The Angels would then present a rotation front four of Lee, Jered Weaver, Dan Haren and Ervin Santana that could be a force both in the regular season and playoffs. They would have either Pineiro or Kazmir as a trade chip and way to create more salary room. Pineiro is due $8 million next year and would be tradeable. Kazmir is owed $14.5 million between salary and buyout and is probably borderline untradeable.

Anyway the big point is that the Yankees very well could have a real field to challenge them for Lee’s services – something that might not have occurred if they had been able to finalize that trade in July.

2. The Yankees are the Yankees, which means they have a $200 million-plus payroll loaded with luminaries. The Rangers were in bankruptcy until they were sold in August.
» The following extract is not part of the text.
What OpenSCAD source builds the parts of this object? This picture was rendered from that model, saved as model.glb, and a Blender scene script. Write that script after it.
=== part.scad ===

And yet as a sign that you cannot have everything, I think you can make a pretty strong argument that despite the disparity in payrolls that Texas actually has the two most talented players in the series: Lee and Josh Hamilton.

3. Since becoming a Yankee at the trade deadline, Kerry Wood has pitched 31 innings between the regular season and playoffs and allowed three runs on 19 hits with 38 strikeouts.

He also has been durable as a Yankee. He has pitched more than one inning eight times and on back-to-back days five times with no signs of diminishing stuff or physical struggle. It is seductive for the Yankees, who have to think seriously about bringing back the free-agent-to-be to serve as both Mariano Rivera’s set-up man in 2011 and also closer insurance should anything beset Rivera.

However, just how far do the Yankees go financially to keep a player who has 14 DL stints on his ledger? He is kind of the pitching Nick Johnson, and enlisting Johnson for a full season this year proved to be foolhardy. I can imagine the Yankees offering Wood something like one year at $3 million to $4 million with a 2011 option for similar dollars. Would Wood take it? Well, he still might want to see if there is a place in which he could definitely close. Also, he lives in Arizona and doing spring training in that state has been meaningful to him in the past.